June 2006 Newsletter News from Home and Abroad
DITA changes everything:A Report on the X-Pubs Conference 2006
by David Farbey
No-one who has taken an interest in developments in technical publications over the last few years, and certainly no-one who has followed the themes of recent meetings of the STC UK Chapter, can have failed to hear about the Darwin Information Typing Architecture, or DITA. DITA was at the heart of many presentations at the X-Pubs Conference 2006, which I attended on 20th and 21st June at the Gatwick Hilton. The conference was arranged and managed by Mekon Ltd., ( http://www.mekon.com ).

The conference was addressed by many of the world's leading experts on content management, XML publications technology, and DITA, including Ann Rockley, Scott Abel, Michael Priestley, and JoAnn Hackos. And it was JoAnn Hackos who, in her closing keynote address, made the assertion that "DITA changes everything". This is a challenging and provocative statement, and it sounds a little familiar: haven't we been told before that this or that new technology was going to change the face of technical documentation, only to find out that in fact it was just a passing fad? Despite my innate cynicism, I came away from the X-Pubs Conference believing that Hackos may be right, and that DITA technology is really significant.

It was clear from the breadth of practical experience that the various conference speakers reported on that DITA is no longer the preserve of the geeks on the bleeding edge of content reuse, but it is entering into the technical publications mainstream. And it was equally clear from both the commercial presentations and the vendor exhibition that there are now a variety of products available that can support technical authors and content managers who want to start implementation.

Although DITA is now a publicly maintained standard, it was first developed and used at IBM, where staff from both hardware and software development groups worked together on developing an XML architecture that would support their document publishing needs. The strength of DITA's architecture derives from the two facets which, borrowed from evolutionary biology, put the word "Darwin" into its name: inheritance and specialisation.
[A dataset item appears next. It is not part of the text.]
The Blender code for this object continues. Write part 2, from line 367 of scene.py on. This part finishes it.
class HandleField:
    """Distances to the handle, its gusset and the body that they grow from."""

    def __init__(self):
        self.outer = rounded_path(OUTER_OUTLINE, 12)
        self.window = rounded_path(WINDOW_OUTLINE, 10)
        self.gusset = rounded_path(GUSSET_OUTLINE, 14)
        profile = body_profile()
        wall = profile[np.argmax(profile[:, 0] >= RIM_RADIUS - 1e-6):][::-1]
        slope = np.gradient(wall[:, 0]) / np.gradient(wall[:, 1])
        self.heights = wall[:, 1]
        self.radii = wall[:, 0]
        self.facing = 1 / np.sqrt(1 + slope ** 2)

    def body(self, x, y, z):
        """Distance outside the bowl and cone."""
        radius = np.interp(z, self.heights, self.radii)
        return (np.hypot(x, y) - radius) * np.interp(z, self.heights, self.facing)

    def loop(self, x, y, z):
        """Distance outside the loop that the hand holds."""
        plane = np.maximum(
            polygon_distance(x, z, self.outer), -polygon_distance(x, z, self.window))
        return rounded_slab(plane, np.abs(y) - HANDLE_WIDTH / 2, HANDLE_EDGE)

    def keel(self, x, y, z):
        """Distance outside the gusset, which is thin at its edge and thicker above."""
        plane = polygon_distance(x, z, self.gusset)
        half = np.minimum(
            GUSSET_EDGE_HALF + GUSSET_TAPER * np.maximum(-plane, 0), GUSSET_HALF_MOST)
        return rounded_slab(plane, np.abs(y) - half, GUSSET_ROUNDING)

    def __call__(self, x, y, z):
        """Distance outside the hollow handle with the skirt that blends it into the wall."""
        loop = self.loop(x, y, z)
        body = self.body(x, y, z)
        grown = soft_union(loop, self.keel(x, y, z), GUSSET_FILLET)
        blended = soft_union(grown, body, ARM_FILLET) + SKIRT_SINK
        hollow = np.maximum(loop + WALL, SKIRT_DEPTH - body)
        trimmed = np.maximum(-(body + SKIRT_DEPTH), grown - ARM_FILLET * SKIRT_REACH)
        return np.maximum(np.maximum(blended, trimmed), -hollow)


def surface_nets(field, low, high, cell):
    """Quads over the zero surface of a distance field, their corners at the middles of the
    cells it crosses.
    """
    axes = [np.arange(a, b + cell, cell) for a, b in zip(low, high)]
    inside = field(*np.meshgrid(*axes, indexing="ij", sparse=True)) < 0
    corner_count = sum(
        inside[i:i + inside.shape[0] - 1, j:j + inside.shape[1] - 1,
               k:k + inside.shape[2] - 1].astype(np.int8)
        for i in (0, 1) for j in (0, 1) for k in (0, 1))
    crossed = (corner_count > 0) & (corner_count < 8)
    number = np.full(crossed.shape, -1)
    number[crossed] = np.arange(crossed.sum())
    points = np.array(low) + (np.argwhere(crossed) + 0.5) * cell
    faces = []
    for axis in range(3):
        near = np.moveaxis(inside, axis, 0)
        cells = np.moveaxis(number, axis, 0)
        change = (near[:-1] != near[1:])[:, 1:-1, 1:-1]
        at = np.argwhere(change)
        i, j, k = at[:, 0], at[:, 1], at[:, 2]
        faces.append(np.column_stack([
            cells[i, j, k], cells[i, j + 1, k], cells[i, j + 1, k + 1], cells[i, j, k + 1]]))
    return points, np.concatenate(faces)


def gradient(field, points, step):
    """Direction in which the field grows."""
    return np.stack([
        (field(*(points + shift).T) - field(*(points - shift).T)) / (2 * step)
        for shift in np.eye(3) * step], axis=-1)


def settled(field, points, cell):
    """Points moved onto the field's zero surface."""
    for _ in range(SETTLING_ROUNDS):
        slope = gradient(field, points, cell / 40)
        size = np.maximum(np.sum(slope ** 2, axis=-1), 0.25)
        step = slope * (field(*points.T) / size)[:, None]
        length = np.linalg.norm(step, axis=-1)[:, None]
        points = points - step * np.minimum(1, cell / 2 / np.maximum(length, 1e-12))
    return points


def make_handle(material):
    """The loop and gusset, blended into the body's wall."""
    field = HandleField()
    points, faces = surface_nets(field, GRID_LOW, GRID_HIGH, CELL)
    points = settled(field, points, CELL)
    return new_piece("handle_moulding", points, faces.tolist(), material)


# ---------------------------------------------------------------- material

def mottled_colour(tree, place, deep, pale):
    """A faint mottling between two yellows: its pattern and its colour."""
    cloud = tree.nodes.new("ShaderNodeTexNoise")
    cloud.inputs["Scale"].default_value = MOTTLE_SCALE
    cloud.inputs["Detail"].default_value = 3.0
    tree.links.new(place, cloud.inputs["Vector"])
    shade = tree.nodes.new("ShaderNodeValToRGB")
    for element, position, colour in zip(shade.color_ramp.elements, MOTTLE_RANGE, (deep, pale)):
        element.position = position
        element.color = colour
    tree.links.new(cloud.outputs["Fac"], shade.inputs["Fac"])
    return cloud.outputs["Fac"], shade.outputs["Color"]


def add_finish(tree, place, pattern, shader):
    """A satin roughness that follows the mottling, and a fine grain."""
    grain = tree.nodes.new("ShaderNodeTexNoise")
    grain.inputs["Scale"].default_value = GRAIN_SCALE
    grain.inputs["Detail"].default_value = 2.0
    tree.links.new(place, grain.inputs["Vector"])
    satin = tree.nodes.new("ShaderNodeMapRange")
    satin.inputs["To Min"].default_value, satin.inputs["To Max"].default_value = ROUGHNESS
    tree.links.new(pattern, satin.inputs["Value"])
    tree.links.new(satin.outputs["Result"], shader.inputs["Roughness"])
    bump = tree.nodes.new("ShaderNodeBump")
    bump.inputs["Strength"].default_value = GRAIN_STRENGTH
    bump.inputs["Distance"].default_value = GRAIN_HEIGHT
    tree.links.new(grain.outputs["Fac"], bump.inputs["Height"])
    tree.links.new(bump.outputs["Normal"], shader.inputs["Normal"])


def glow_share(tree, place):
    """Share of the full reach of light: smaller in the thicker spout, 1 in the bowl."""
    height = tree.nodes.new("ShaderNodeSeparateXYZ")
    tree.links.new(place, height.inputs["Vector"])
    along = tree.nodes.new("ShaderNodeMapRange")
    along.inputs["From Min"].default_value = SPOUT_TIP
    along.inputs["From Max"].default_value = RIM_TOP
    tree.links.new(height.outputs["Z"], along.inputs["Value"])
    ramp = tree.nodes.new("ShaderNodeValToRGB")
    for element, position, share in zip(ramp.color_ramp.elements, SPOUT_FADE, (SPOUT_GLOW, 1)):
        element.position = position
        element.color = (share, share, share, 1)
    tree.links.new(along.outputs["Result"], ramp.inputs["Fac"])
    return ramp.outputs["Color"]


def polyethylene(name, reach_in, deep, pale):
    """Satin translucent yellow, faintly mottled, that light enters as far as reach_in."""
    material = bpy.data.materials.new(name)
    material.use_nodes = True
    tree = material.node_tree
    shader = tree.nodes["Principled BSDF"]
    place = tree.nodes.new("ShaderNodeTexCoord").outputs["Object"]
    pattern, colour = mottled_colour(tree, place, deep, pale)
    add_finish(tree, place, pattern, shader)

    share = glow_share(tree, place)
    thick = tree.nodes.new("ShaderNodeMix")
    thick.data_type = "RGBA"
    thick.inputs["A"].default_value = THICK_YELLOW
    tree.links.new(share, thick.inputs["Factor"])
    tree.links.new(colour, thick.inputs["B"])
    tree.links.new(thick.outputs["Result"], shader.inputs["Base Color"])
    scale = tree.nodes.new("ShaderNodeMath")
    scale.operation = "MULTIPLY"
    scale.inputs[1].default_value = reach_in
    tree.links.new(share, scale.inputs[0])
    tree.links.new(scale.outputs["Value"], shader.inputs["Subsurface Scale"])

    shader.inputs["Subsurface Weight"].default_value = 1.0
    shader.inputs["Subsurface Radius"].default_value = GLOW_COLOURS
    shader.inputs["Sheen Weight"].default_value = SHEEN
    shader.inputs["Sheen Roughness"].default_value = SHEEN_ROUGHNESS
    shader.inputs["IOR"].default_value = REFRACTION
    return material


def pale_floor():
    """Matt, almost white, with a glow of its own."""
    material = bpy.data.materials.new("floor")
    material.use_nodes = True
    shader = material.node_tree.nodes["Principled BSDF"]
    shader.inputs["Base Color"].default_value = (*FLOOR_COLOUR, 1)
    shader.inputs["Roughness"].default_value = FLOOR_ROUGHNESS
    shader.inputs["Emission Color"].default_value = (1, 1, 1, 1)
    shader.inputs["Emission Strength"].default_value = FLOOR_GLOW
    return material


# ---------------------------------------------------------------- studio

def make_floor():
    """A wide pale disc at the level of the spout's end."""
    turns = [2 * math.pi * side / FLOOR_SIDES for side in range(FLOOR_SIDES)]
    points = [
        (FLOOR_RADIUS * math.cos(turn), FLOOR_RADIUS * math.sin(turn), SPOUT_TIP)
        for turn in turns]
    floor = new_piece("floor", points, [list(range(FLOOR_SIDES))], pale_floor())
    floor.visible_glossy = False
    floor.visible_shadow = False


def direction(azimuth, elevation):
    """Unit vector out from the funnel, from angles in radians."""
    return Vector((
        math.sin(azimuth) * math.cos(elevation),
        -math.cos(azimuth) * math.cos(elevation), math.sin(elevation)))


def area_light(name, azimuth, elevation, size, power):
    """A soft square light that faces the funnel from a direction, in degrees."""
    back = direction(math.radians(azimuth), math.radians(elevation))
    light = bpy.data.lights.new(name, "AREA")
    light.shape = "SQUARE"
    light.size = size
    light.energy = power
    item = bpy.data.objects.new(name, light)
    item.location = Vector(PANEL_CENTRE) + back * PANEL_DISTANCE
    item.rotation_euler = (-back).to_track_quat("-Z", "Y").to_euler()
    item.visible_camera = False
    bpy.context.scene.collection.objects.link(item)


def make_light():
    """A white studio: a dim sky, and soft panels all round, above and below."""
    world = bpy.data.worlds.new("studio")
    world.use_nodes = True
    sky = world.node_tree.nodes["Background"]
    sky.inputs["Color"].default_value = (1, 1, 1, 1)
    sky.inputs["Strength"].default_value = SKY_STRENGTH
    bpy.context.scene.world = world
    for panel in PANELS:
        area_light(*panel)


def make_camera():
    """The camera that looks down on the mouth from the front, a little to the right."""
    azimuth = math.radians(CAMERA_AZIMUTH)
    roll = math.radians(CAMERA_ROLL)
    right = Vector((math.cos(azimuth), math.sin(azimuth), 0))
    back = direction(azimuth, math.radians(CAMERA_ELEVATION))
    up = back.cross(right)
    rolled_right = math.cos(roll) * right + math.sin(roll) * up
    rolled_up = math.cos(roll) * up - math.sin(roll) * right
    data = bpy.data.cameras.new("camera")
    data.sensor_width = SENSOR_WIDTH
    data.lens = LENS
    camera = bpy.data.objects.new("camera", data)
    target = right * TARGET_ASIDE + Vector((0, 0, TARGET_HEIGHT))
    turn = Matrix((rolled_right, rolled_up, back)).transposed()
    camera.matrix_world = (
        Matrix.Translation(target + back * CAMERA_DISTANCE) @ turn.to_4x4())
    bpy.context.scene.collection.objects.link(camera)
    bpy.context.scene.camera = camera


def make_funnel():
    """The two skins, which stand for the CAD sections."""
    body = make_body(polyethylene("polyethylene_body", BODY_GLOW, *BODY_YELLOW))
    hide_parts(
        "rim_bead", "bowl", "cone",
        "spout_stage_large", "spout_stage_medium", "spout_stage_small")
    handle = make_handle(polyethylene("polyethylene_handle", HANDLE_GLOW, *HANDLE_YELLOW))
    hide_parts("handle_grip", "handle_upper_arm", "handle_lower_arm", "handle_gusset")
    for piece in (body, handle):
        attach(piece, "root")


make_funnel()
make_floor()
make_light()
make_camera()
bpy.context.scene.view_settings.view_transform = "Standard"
Michael Priestley from IBM (one of the authors of the DITA 1.0 specification) described how specialisation works in DITA, and Ian Larner, also from IBM, described how DITA was being used in hundreds of projects across the company.

Scott Abel reported on the experiences of tech writers who are already involved in DITA implementation, calling his talk "lessons learned from the trenches". The central message that Scott came back with was that moving to DITA could be complicated, and that it was worthwhile finding an experienced consultant to guide you through the process, and ensuring your staff had adequate training. Ann Rockley addressed the question of Return on Investment for content management strategies, and concluded that a long-term view was vital. She explained that the greater the potential for reuse, the greater the savings and the sooner a return would be realised. Even so, the costs of moving to XML and DITA based authoring can be quite high, and probably remain beyond the reach of may small and medium enterprises, at least for the time being.

JoAnn Hackos, however, spoke directly to technical authors at the conference, and called on us to move away from books, and from the idea that a book was a useful metaphor for the delivery of technical information, and to move towards to topic-oriented writing instead. Research has shown that users want easy to find, easy to use, up to date, task-oriented information, and they want less of it - they want just enough to do their jobs and no more.

According to Hackos, to become part of the corporate world of this new century, technical communicators need to change their roles, their processes, and their information models. Instead of being proud of their abilities to write, and edit, and illustrate, and publish, individual technical communicators must learn to specialise in one area, and to collaborate with their peers. We need to realise the importance of detailed planning before we start writing, and in particular we need to plan for content reuse even before we write any content. We need to use XML and DITA to create a semantic mark-up which structures and tags our text for its content and meaning, not just for its formatting and presentation.

These are serious challenges, and I believe we all need to be thinking about them, even if we are in smaller organisations for which the opportunities to move to DITA are not yet ripe. Technical authors have been pursuing the goal of single-sourcing for years now, and corporations are looking to save money by taking a strategic approach to content management. DITA is an opportunity for these two goals, the professional and the corporate, to converge. We cannot afford to ignore it.